Abdullah noted that until that morning anti-aircraft fire in the area
had been sporadic. Days before April 8, Abdullah saw manned Iraqi
anti-aircraft positions in the general vicinity-some 220 yards (200
meters) away on the opposite side of the generator, but not immediately
near the office. However, on April 11, he discovered one abandoned
anti-aircraft gun about 44 yards (40 meters) away from the bureau.
Journalists from Abu Dhabi TV told CPJ that Al-Jazeera’s bureau was
located near a villa used by former Iraqi Information Minister Muhammad
Said Sahhaf.

Just before the war, CPJ obtained a copy of the February 24, 2003,
letter that then Al-Jazeera Managing Director Mohammed Jasem al-Ali had
sent to the Pentagon spokeswoman Victoria Clarke specifying the
coordinates of the bureau.

Al-Jazeera also maintains that the night before the strike, al-Ali had
received explicit assurances from U.S. State Department official Nabeel
Khoury in Doha, Qatar, that the bureau was safe and would not be
targeted. Abdullah told CPJ, “The coordinates were actually given four
months in advance to the Pentagon, and we were assured that we would
not be hit under any circumstances. … We would never be targeted,
that was the assurance.”

In an e-mail reply to CPJ, Khoury, who said he did not recall the exact
date of his meeting with Al-Jazeera, said, “I doubt very much that I
assured anybody’s safety in a war zone.” He added that he did tell the
station “what we had been telling all diplomats and civilians, that
whereas our troops would do their utmost not to hurt civilians, there
was no way to guarantee anyone’s safety in a war zone.”
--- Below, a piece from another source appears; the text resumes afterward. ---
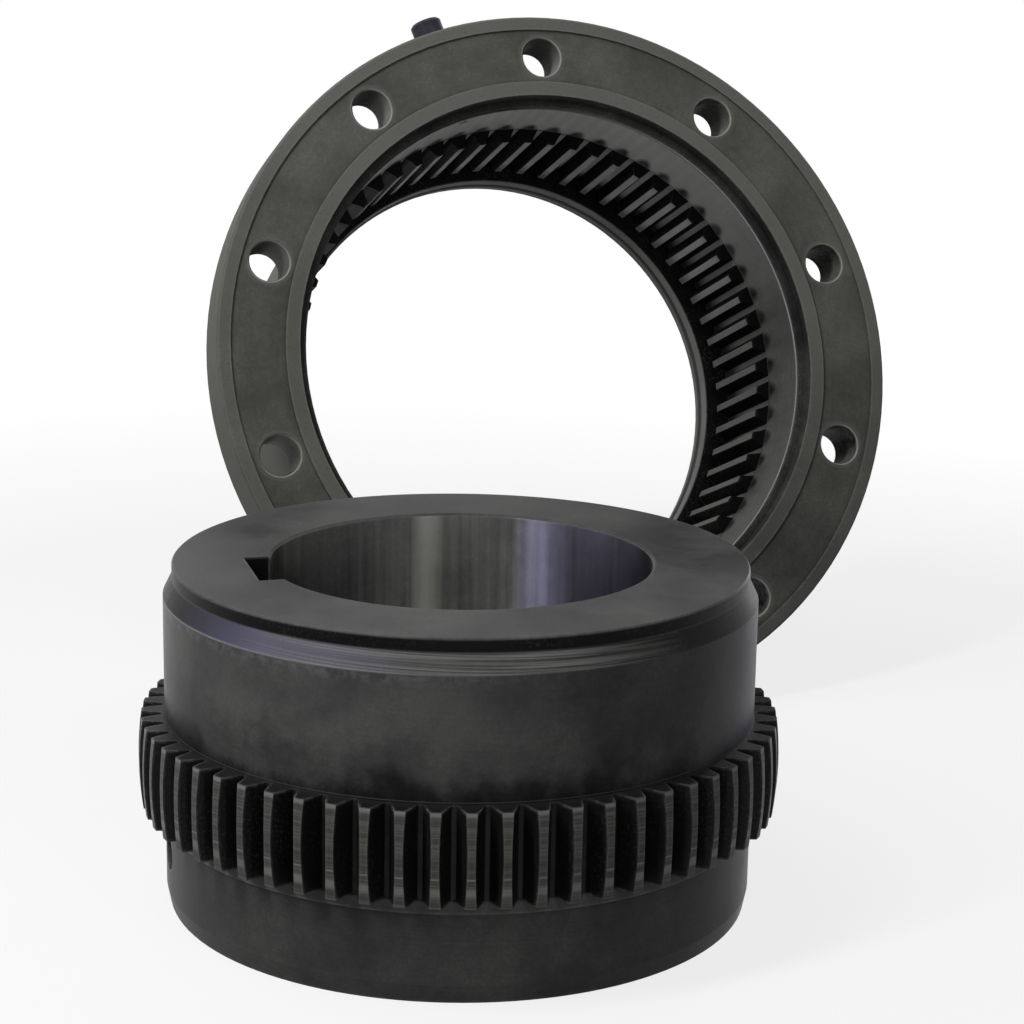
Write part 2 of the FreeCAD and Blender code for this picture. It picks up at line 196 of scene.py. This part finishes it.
def oxide_patterns(tree, at, streaks):
    """The patterns that break up the black oxide, as sockets for the rest of the finish."""
    # Clouds 30 mm across where the oil dried unevenly, with 4 mm blotches and 1 mm specks in them.
    clouds = add(tree, "ShaderNodeTexNoise", {
        "Vector": at.place, "Scale": 1 / CLOUD, "Detail": 4.0, "Roughness": 0.55}).outputs[0]
    blotches = add(tree, "ShaderNodeTexNoise", {
        "Vector": at.place, "Scale": 1 / BLOTCH, "Detail": 4.0, "Roughness": 0.65}).outputs[0]
    specks = add(tree, "ShaderNodeTexNoise", {
        "Vector": at.place, "Scale": 1 / SPECK, "Detail": 2.0}).outputs[0]
    cloudy = add(tree, "ShaderNodeMapRange", {0: clouds, 1: 0.36, 2: 0.64}).outputs[0]
    blotchy = add(tree, "ShaderNodeMapRange", {0: blotches, 1: 0.36, 2: 0.64}).outputs[0]
    mottle = add(tree, "ShaderNodeMix", {"Factor": 0.3, 2: cloudy, 3: blotchy}).outputs[0]

    # Feed rings: real ones are 0.2 mm apart, drawn here at 0.8 mm so that they show.
    section = add(tree, "ShaderNodeCombineXYZ", {"X": at.height, "Y": at.radius}).outputs[0]
    drift = add(tree, "ShaderNodeVectorMath", {0: at.place, "Scale": 0.02}, operation="SCALE").outputs[0]
    lathe = add(tree, "ShaderNodeVectorMath", {0: section, 1: drift}, operation="ADD").outputs[0]
    rings = add(tree, "ShaderNodeTexNoise", {
        "Vector": lathe, "Scale": 1 / FEED_RING, "Detail": 3.0}).outputs[0]
    ringed = add(tree, "ShaderNodeMapRange", {0: rings, 1: 0.3, 2: 0.7}).outputs[0]
    mottle = add(tree, "ShaderNodeMix", {"Factor": 0.14, 2: mottle, 3: ringed}).outputs[0]

    # Streaks along the axis, 3 mm wide in the bore, where the cleaning fluid ran down.
    across = add(tree, "ShaderNodeMath", {0: at.turn, 1: STREAKS_PER_RADIAN}, operation="MULTIPLY")
    along = add(tree, "ShaderNodeMath", {0: at.height, 1: STREAKS_PER_METRE}, operation="MULTIPLY")
    unrolled = add(tree, "ShaderNodeCombineXYZ", {
        "X": across.outputs[0], "Y": along.outputs[0]}).outputs[0]
    runs = add(tree, "ShaderNodeTexNoise", {"Vector": unrolled, "Scale": 1.0, "Detail": 3.0}).outputs[0]
    runs = add(tree, "ShaderNodeMapRange", {0: runs, 1: 0.3, 2: 0.7}).outputs[0]
    mottle = add(tree, "ShaderNodeMix", {"Factor": streaks, 2: mottle, 3: runs}).outputs[0]

    # A stain's edge wanders up and down with the clouds.
    wander = add(tree, "ShaderNodeMapRange", {0: cloudy, 3: -STAIN_WANDER, 4: STAIN_WANDER}).outputs[0]
    stain_height = add(tree, "ShaderNodeMath", {0: at.height, 1: wander}, operation="ADD").outputs[0]

    # What breaks a zone's tint up: a pattern, its own range, and the shares of the tint at its ends.
    grains = {"clouds": (mottle, 0.0, 1.0, 1.0, 0.6), "ragged": (mottle, 0.0, 1.0, 1.0, 0.6),
              "rings": (rings, 0.42, 0.62, 0.0, 1.0), "blotches": (blotches, 0.44, 0.60, 0.0, 1.0)}
    return SimpleNamespace(blotches=blotches, specks=specks, cloudy=cloudy, blotchy=blotchy, rings=rings,
                           mottle=mottle, stain_height=stain_height, grains=grains)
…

In its April 8 letter to U.S. Secretary of Defense Donald Rumsfeld CPJ
also noted that, “The attack against Al-Jazeera is of particular
concern since the stations’ offices were also hit in Kabul,
Afghanistan, in November 2001. The Pentagon asserted, without providing
additional detail, that the office was a ‘known Al-Qaeda facility,’ and
that the U.S. military did not know the space was being used by
Al-Jazeera.”

CPJ is still waiting for the Defense Department to fulfill a Freedom of
Information Act request related to the incident that CPJ filed in May.